Хотя двадцать басен первой книги – скорее выборка с лёгкой претензией на репрезентативность, чем действительно репрезентативная выборка, уже можно сделать некоторые выводы. Чтобы правильно оценить тенденции и особенности перевода, необходимо понимать, что изначально басни написаны для студентов семинарии, ректором которой Феликс Мария Саманьего станет чуть позже; с одной стороны выпускники Дворянской Семинарии Бергары были представителями просвещённого дворянства (читай, класса-паразита, в силу концентрации колоссальных средств в своих руках вообразившего себя светочем культуры и образования), с другой же, будучи представителями малого народа (подобно корсиканцам или родственным баскам гасконцам во Франции), архаичные баски не отделяли дворянскую честь от воинской доблести (собственно, изначально дворяне были служивым сословием во всём феодальном мире), а также мирных подвигов (к примеру, в колонизации Калифорнии), поэтому правильность перевода заключалась, кроме всего прочего, в упрощении и обязательном включении морали в текст произведения. В качестве ярчайшего примера можно предложить басню «Орёл и скарабей»: в варианте Лафонтена мораль приглушена сказочным объяснением разной сезонности репродуктивных циклов орла и скарабея, у Саманьего же мораль «и слабый может отомстить» выведена на первый план. Лафонтенова маскировка морали небезосновательна: во время написания басни гениальный француз был в опале и пытался вернуть благосклонность Короля-солнца, написав поучительно-развлекательные апологи для дофина; демаскированная мораль могла бы напомнить его величеству о недавно закончившихся Фрондах и противоречила духу просвещённого абсолютизма. В случае же с Саманьего мораль сия весьма полезна для поддержания баскского национального самосознания.

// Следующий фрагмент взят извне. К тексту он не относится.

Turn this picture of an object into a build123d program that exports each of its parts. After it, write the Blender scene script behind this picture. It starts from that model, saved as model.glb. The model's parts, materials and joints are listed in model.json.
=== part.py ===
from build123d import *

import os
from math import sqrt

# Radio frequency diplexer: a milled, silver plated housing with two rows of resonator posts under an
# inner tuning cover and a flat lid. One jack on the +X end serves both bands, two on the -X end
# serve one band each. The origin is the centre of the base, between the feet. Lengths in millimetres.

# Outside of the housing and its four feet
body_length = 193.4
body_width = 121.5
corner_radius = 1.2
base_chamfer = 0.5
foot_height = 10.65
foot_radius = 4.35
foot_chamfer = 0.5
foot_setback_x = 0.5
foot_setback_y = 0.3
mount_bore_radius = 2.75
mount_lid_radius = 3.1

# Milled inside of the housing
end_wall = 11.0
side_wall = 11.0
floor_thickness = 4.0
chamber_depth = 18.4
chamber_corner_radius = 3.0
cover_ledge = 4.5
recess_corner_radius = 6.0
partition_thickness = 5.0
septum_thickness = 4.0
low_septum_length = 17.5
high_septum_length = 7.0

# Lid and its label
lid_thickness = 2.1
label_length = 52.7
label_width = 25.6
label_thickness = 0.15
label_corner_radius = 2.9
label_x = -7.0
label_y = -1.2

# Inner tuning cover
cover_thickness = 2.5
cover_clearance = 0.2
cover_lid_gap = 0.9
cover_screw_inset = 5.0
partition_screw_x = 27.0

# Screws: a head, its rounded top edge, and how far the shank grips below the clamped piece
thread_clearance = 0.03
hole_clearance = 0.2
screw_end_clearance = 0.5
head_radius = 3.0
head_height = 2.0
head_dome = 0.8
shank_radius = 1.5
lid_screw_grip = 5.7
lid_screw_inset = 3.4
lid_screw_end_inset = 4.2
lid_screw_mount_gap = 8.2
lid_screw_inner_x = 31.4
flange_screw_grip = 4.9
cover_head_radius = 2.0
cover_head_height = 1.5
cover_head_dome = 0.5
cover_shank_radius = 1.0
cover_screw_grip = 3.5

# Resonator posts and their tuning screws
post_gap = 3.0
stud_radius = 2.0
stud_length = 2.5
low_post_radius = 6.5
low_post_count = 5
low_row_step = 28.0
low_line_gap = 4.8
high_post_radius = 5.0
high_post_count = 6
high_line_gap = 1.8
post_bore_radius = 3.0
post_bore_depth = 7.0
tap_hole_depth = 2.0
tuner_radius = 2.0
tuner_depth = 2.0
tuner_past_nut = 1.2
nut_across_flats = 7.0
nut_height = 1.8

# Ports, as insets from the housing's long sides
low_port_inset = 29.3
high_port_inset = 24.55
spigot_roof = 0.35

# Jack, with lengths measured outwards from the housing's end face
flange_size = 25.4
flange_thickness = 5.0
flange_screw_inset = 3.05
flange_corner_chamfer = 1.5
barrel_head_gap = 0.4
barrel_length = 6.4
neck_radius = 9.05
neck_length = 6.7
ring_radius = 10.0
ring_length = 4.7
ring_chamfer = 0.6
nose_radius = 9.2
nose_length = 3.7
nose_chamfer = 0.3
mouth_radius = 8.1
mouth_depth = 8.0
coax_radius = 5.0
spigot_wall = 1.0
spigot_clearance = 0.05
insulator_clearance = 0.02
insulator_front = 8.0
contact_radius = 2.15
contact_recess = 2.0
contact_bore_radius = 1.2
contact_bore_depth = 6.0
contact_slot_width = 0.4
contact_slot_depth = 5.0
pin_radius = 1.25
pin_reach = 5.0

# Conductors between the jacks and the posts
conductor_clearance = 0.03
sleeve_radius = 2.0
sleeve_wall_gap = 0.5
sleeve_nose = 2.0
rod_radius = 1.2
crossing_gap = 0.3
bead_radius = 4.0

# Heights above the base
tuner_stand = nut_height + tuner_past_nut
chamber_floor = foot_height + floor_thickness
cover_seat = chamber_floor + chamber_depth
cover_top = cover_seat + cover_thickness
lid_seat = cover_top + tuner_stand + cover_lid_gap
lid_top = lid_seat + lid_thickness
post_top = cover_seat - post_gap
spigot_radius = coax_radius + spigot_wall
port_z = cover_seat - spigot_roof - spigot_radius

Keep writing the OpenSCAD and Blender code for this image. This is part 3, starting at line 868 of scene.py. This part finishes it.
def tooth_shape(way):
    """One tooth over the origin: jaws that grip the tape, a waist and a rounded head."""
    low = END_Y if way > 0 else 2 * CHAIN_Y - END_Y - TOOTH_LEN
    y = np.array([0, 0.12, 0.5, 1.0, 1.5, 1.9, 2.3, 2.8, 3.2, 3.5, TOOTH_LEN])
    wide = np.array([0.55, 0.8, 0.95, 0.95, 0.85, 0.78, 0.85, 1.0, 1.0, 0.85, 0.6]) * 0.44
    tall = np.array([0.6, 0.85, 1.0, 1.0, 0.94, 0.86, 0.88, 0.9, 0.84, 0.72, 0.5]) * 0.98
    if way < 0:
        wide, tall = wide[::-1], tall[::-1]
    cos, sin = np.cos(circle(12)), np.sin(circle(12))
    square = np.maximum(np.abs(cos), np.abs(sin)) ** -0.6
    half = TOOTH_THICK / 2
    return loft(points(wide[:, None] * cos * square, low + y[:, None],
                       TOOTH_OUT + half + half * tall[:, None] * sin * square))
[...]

Не менее показательна басня про осла и свина. Скорее всего, источником басни служит произведение Валерия Бабрия «Телёнок и бык»; смена лирических героев, как мы можем увидеть, и здесь обусловлена условиями написания: предисловие посвящено юношам, которых очень легко отождествить с молодыми телятами, ведомыми на заклание, а необходимо привить им трудолюбие взрослого быка, посему и был выбран главным героем осёл, уже бывавший рассудительным, смиренным и трудолюбивым мудрецом в баснях Ваде27 и Буазара28; антагонист же осла – утопающий в роскоши боров, ведущий праздную жизнь; более отталкивающий образ, пожалуй, нельзя и придумать.

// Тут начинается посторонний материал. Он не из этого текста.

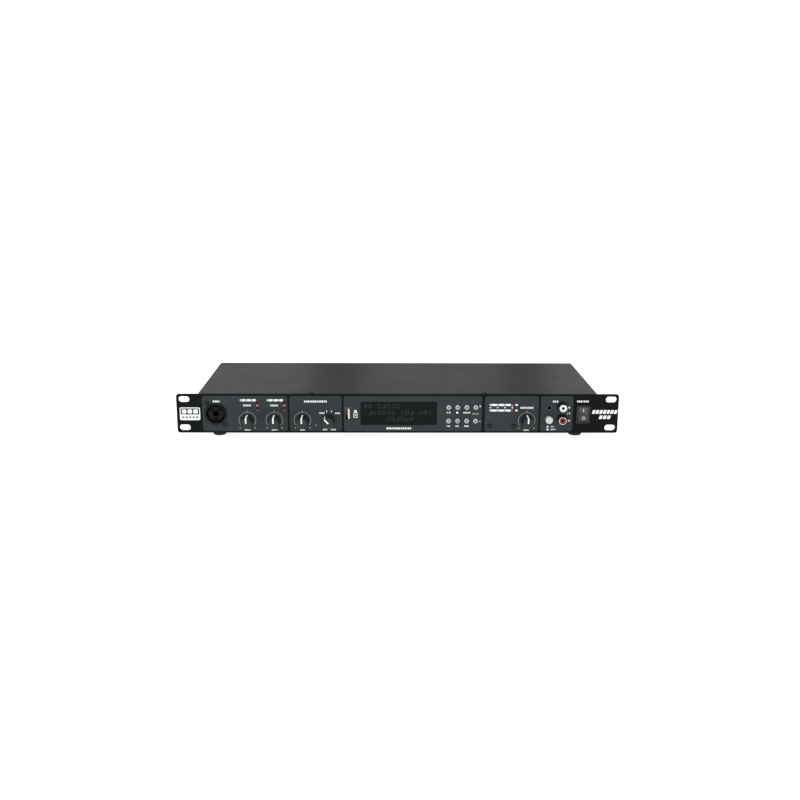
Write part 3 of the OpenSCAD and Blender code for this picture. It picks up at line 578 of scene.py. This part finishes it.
def end_marks(x, h, low_word):
    """A minus and a plus at the ends of a ring, and a blank word under the knob."""
    end_x, end_h = 8.1, h - 8.6
    length, line = 1.3, 0.4
    made = [rounded(x - end_x, end_h, length, line), rounded(x + end_x, end_h, length, line)]
    made.append(rounded(x + end_x, end_h, line, length))
    return made + blank_word(x, h - 11.0, low_word, 1.5)


def row_bars(lights, height, last_bar):
    """White bars in the gaps of one row of lights, and one of its own width after the last."""
    clear, corner_r = 0.25, 0.4
    made = []
    for left, right in zip(lights, lights[1:]):
        gap = right[0] - left[0] - left[2]
        made.append(rounded((left[0] + right[0]) / 2, left[1], gap - 2 * clear, height, corner_r))
    x, h, width, _ = lights[-1]
    made.append(rounded(x + width / 2 + clear + last_bar / 2, h, last_bar, height, corner_r))
    return made


def microphone_prints():
    """The socket's word, and each channel's scale, word and level row."""
    socket_x, socket_h, _, _ = solids("combo_cores")[0]
    made = blank_word(socket_x + 1.0, socket_h + 14.0, 8, 2.0)
    for name in MICROPHONES:
        x, h = spot(name + "_shaft")
        made += end_marks(x, h, 6.5)
        made += blank_word(x, h + 16.7, 8.6, 1.9)
        made += row_bars(near(greens, x - 12, x + 12, 30), 2.5, 3.3)
    return made


def stereo_prints():
    """The stereo channel's scale, and the two ticks and four words round the source selector."""
    x, h = spot("stereo_shaft")
    made = end_marks(x, h, 5.5)
    selector_x, selector_h = spot("selector_shaft")
    made += blank_word((x + selector_x) / 2, h + 21.2, 25, 2.1)
    made.append(rounded(selector_x - 2.3, selector_h + 10.2, 0.7, 2.4, turn=-16))
    made.append(rounded(selector_x + 2.9, selector_h + 10.2, 0.7, 2.4, turn=16))
    for dx, dh, width in ((-7.4, 8.2, 6), (9.6, 8.0, 5.5), (-4.3, -10.6, 4.6), (4.9, -10.6, 5.6)):
        made += blank_word(selector_x + dx, selector_h + dh, width, 1.7)
    return made


def below(key):
    """The (x, h) of the sign under one of the player's keys."""
    x, h = spot("button_" + key)
    return x, h - 6.1


def player_prints():
    """A stick pictogram beside the data socket, the display's word, and the signs by the keys."""
    x, h = spot("usb_shell")
    stick_x, stick_h = x + 8.6, h - 1.2
    made = frame_lines(stick_x, stick_h, 3.6, 5.4, 0.6)
    made += [rounded(stick_x, stick_h + 4.3, 2.4, 2.2, 0.2), disc(stick_x, stick_h, 0.8)]
    x, h = spot("display_window")
    made += blank_word(x + 0.2, h - 16.9, 27.5, 2.2)
    bar, size, arrow, skip_size = 0.5, 2.1, 1.5, 1.9
    x, h = below("play")
    made.append(triangle(x - 0.9, h, 1.8, size))
    made += [rounded(x + 0.7, h, bar, size), rounded(x + 1.6, h, bar, size)]
    x, h = below("stop")
    made.append(rounded(x - 0.4, h, size, 2.0, 0.2))
    made += blank_word(*below("repeat"), 7.6, 1.6)
    x, h = below("previous")
    made.append(rounded(x - 1.5, h, bar, skip_size))
    made += [triangle(x + dx, h, -arrow, skip_size) for dx in (-0.4, 1.0)]
    x, h = below("next")
    made += [triangle(x + dx, h, arrow, skip_size) for dx in (-1.2, 0.2)]
    made.append(rounded(x + 1.3, h, bar, skip_size))
    made += blank_word(*below("folder"), 5, 1.6)
    x, h = spot("button_mode")
    plus_x, plus_h = x + 4.8, h + 1.1
    made.append(rounded(plus_x, plus_h, 1.9, 0.6))
    made += [rounded(plus_x, plus_h + side * 0.65, 0.6, 0.7) for side in (1, -1)]
    x, h = spot("button_menu")
    made.append(rounded(x + 4.8, h - 0.7, 1.6, 0.6))
    return made


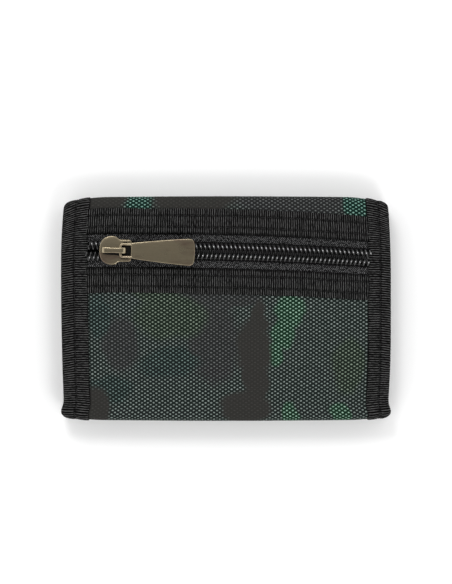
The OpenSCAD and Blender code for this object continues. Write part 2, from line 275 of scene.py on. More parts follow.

Тем же воспитательным эффектом обоснована модальность басни «Цикада и муравей»; вообще, сравнение оригинала и переводов – занятие весьма интересное, ибо даже при полном совпадении фабул оттенки могут нивелировать смысл и мораль вплоть до противоположного. Достаточно вспомнить отличия басен «La Cigale et la Fourmi» Жана де Лафонтена и «Стрекоза и муравей» Ивана Андреевича Крылова: если у Крылова муравей – мирный труженик, у которого вид промёрзшей стрекозы вызывает недоумение, то у Лафонтена – эдакий буржуа, ростовщик, который отказывает цикаде в силу её заведомой неплатёжеспособности. Совершенно отличного муравья от представленных двух являет Саманьего: у него над ростовщической жилкой мелкого буржуа превалирует желание поквитаться с не замечавшей его летом высокомерной лентяйкой, ныне вынужденной лебезить перед тем, кого когда-то презирала. И эту разницу мы видим в произведениях со схожей фабулой, а порою чуть ли не с идентичной канвой повествования! И как после такого не любить басни?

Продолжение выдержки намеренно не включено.